Wednesday, October 11, 2017

Bye Bye Canada, Hello Montana

Having flip-flopped the itinerary to see Canadian Rockies first, then reevaluate Glacier National Park on the return South, we were definitely unable to go to Glacier – things had gotten a bit worse, and the campground that we would have been staying in was now closed, so we finally and sadly abandoned the plan to see Glacier.
We are thankful Tom didn't get eaten by a bear in Canada.







The plan adjusts, again, and we move South through Kootenay (Brittish Columbia) Provincial Park, overnighting in Radium Springs. 






Radium is a cute (and a little quirky) town of 800 people with a tourist industry built around natural hot water springs.







Moving back into the lower 48 through a small border crossing in Montana, we saw evidence of firefighting activity,seeing firefighter camps, ‘hot shot’ work stations, heavy equipment and fire rangers.  
There are large inflated tubs of water with hoses laid out beside some homes.  Speed limits are reduced.  The weather was cold and rainy which apparently is very helpful in calming down the fires.  We are reluctant to ‘boondock’ at an ‘off the grid’ national forest site because we are concerned that no one would know we were there … that could be a problem if the fires advanced, so we picked a spot in a state campground by a lake.  We had a lakefront site, but the weather was too horrible to allow much enjoyment, other than  the view out our bedroom windows.  

The rangers knew there were campers in there – having passed one on the way in.   It  was 38 degrees tonight.






Since we had gained some days by skipping Glacier, we decided to tour Garnet Ghost Town in Montana.  It’s a grey day … seems perfect for a ghost town.  Eleven miles down a snarly dirt road, up, up, up into the mountains, through open grazing range, 












it started to rain.
 











And if that wasn’t fun, the ensuing snow really topped it off!  We pressed forward, deciding to turn around only if the ground picked up an accumulation.  It did not, but the road was a wash boarded mud bath.
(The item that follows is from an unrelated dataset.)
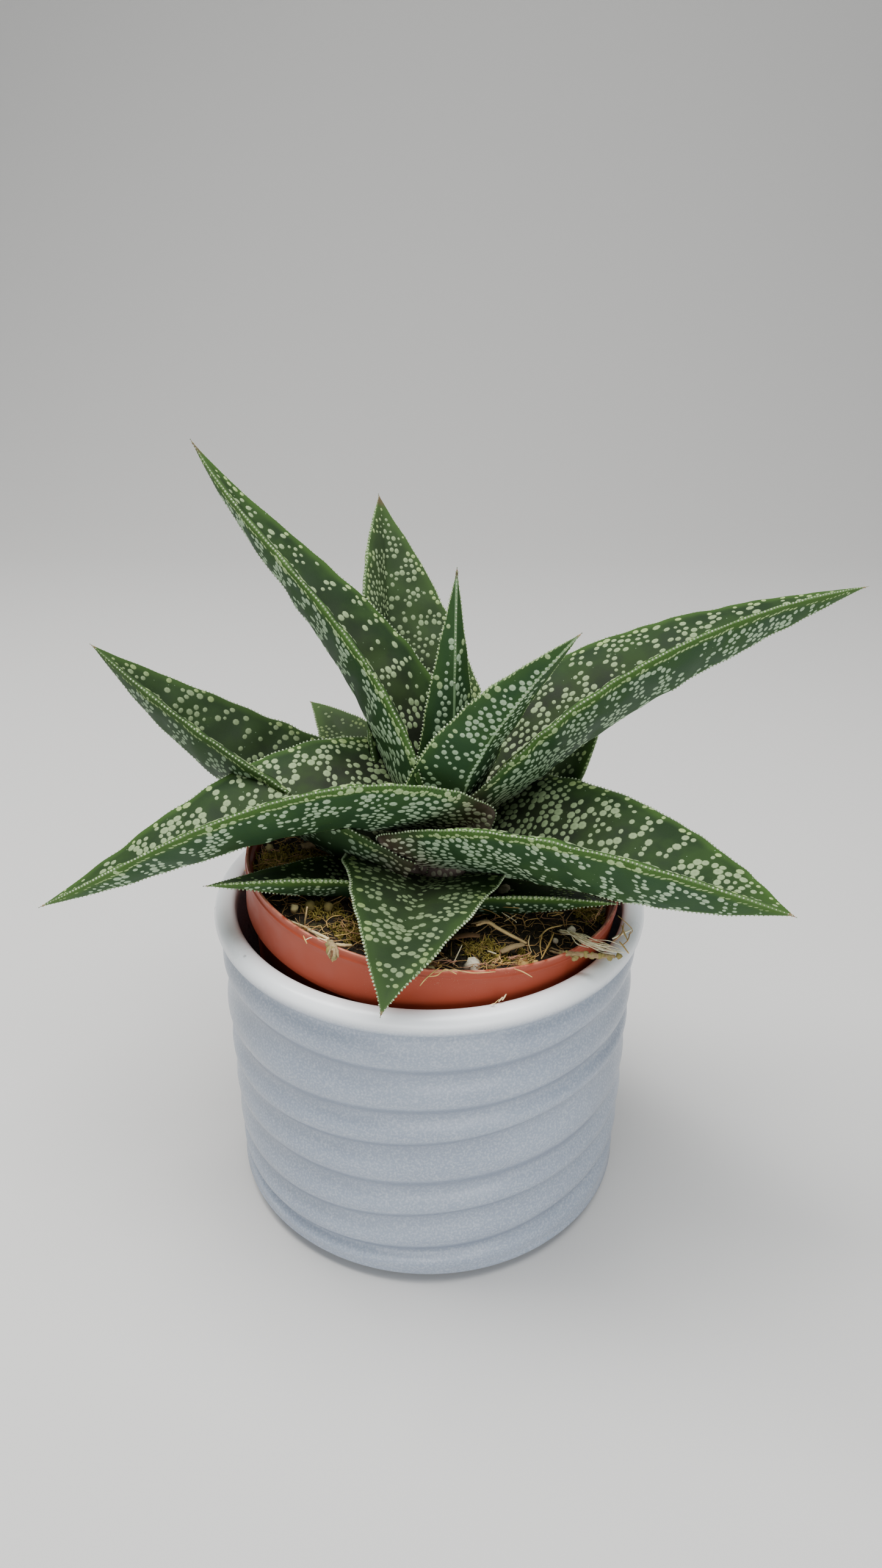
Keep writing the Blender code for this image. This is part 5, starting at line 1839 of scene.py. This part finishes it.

We were nearly the only people at the ghost town.  It was a town built around a gold strike in the 1860’s.  





















Most of the local gold was extracted by 1900, though there are still a few small claims still in operation to this day. 


The town had 1000 residents in 1898 and continued to grow until 1905.  

At one time, there were four stores, three livery stables, four hotels, a doctors office and thirteen (!) saloons. Permanent residents were gone by the 1940’s.  


Souvenir hunters started stripping the town of artifacts and woodwork.  The Bureau of Land Management took over the property for preservation as a historic site. There are about 20 remaining buildings on location.
 
In 1906, a dozen eggs cost 30 cents, a pound of butter 30 cents, a can of salmon 20 cents, a can of coffee 25 cents etc.  You get the picture.  Inflation adjusted, those normal goods were expensive by today's standards.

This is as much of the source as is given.